As the fourth quarter got underway, Hayes realized that his offense needed to play more aggressive and not punt the ball back to Michigan after each possession. Kern was tackled for a loss on the Buckeyes' first drive of the quarter, on fourth down. Michigan got the ball back at the Ohio State 40, and Michigan continued to churn out the yards, getting the ball to the Buckeye 10. Craw went for it on fourth-and-one and failed, keeping Ohio State in the game. But the Buckeyes' offense went three-and-out, then Michigan drove the ball again to the Buckeye red zone. Craw tried to get a first down again and was once again rebuffed.

Hayes pulled Kern out of the game and went with his backup at quarterback, Ron Maciejowski. Maciejowski was able to get a first down, but then threw a pass intercepted again by Pierson, his third of the game. Yet another Wolverine possession was stopped, and Killian missed another field goal try.

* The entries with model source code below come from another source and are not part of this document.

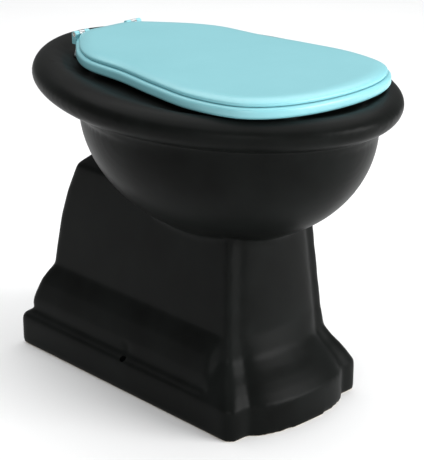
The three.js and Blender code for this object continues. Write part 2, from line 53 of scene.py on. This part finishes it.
MM = 0.001
rim_low, rim_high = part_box("pan")
rim_half_width = rim_high.x
rim_front, rim_back = rim_low.y, rim_high.y
rim_middle = -19 * MM
rim_rise = 5 * MM
crest = 400.5 * MM
roll_foot = 361 * MM
roll_widest = 382 * MM
roll_overhang = 26 * MM
crest_inset = 26 * MM
deck_set_back = 50 * MM
belly_top = 353 * MM
belly_depth = 146 * MM
belly_inset = 29 * MM
belly_front = rim_front + belly_inset
belly_back = rim_back - 86 * MM
belly_lean = 10 * MM
skin_thickness = 4.5 * MM
china_grain = 3.2 * MM
floor_hole = Vector((106.5, 42, 42.5)) * MM
floor_hole_radius = 4.5 * MM
floor_hole_length = 44 * MM


def oval(z, half_width, front, back, middle, count=176, fullness=1.9):
    """One level line of the rim or the bowl: an oval with its own front and back."""
    line = []
    for i in range(count):
        angle = 2 * math.pi * i / count
        across, along = math.cos(angle), math.sin(angle)
        across = math.copysign(abs(across) ** (2 / fullness), across)
        along = math.copysign(abs(along) ** (2 / fullness), along)
        reach = middle - front if along < 0 else back - middle
        line.append((half_width * across, middle + reach * along, z))
    return line


def lofted(name, lines, close_ends=False):
    """A skin through level lines of equally many points, from the lowest to the highest."""
    count = len(lines[0])
    points = [p for line in lines for p in line]
    faces = []
    for start in range(0, count * (len(lines) - 1), count):
        for i in range(count):
            j = (i + 1) % count
            faces.append((start + i, start + j, start + count + j, start + count + i))
    if close_ends:
        faces.append(tuple(reversed(range(count))))
        faces.append(tuple((len(lines) - 1) * count + i for i in range(count)))
    mesh = bpy.data.meshes.new(name)
    mesh.from_pydata(points, [], faces)
    piece = bpy.data.objects.new(name, mesh)
    bpy.context.scene.collection.objects.link(piece)
    return piece


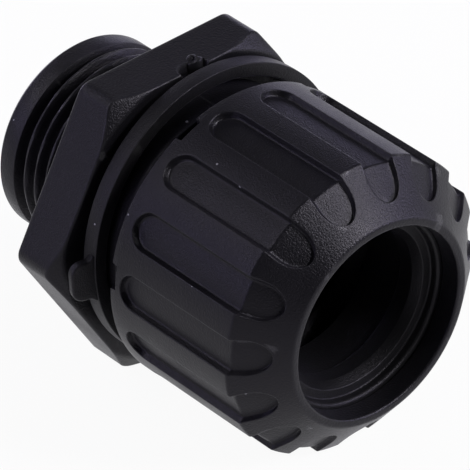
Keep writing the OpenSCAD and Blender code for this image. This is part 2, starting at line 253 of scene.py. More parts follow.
FLANGE_R, SKIRT_R, BARREL_R, BARREL_BORE_R = 9.32, 8.42, 5.9, 5.2


# Body

def body_columns():
    """Angles round the body, closer together at the hex's corners and at the gate."""
    angles = list(np.arange(0, 360, 1.0))
    for corner in range(30, 390, 60):
        angles += list(np.arange(corner - 5, corner + 5.01, 0.5))
    gate = math.degrees(GATE_ANGLE)
    angles += list(np.arange(gate - 8, gate + 8.01, 0.4))
    angles = np.unique(np.round(np.mod(angles, 360), 3))
    keep = np.concatenate([[True], np.diff(angles) > 0.15])
    return np.radians(angles[keep])


def hex_outline(x, a, inset, corner_r):
    """Radius of the hex at a place along the axis, drawn in by a distance."""
    tangential = HEX_AF / 2 * np.tan(np.arctan2(np.sin(a - GATE_ANGLE), np.cos(a - GATE_ANGLE)))
    side = np.maximum(np.abs(tangential) - (GATE_W / 2 - GATE_R), 0)
    away = np.hypot(side, np.maximum(HEX_LEN - GATE_LEN + GATE_R - x, 0)) - GATE_R
    gate = np.where(np.cos(a) > 0.9, 1 - smooth_step(-0.28, 0.02, away), 0)
    r = hex_radius(a, HEX_AF / 2 - inset, corner_r)
    r = r - gate * GATE_DEPTH / np.maximum(np.cos(a), 0.5)
    cone = HEX_FRONT_R + (HEX_LEN - x) * HEX_SLOPE - inset
    return soft_min(r, cone, 0.3)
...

The Buckeyes tried one last-ditch effort to pull within Michigan with 3:12 left in the game, with Maciejowski finding Dick Kuhn. Hayes called a fake punt with Sensibaugh throwing to Zelina to get the first down at their own 38. Kuhn then took another pass in Michigan territory, then Maciejowski threw to Ray Gillian at the Michigan 22. The drive was squashed on the next play when Maciejowski threw an interception to Thom Darden.

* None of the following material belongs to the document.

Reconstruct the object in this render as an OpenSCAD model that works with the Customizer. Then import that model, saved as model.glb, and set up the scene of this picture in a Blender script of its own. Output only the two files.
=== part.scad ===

The Michigan Stadium crowd, sensing a major upset, began screaming and chanting. Michigan tried to run down the clock, but Ohio State stalled with timeouts and got the ball back after a Wolverine punt. With 29 seconds left, Maciejowski fumbled the ball, and it was recovered by Cecil Pryor. The Buckeyes had committed an unheard-of seven turnovers on the day, six interceptions and a fumble. Moorhead took a knee as the crowd counted down the final seconds, then rushed the field in ecstasy. ABC play-by-play announcer Bill Flemming exclaimed, "There it is! What has to be the upset of the century!" Schembechler was carried off on players' shoulders (he was accidentally dropped, but Bo noted "it was the only thing [they] fumbled all day."), and Jim Mandich was seen being carried, with tears of joy streaming down his cheeks.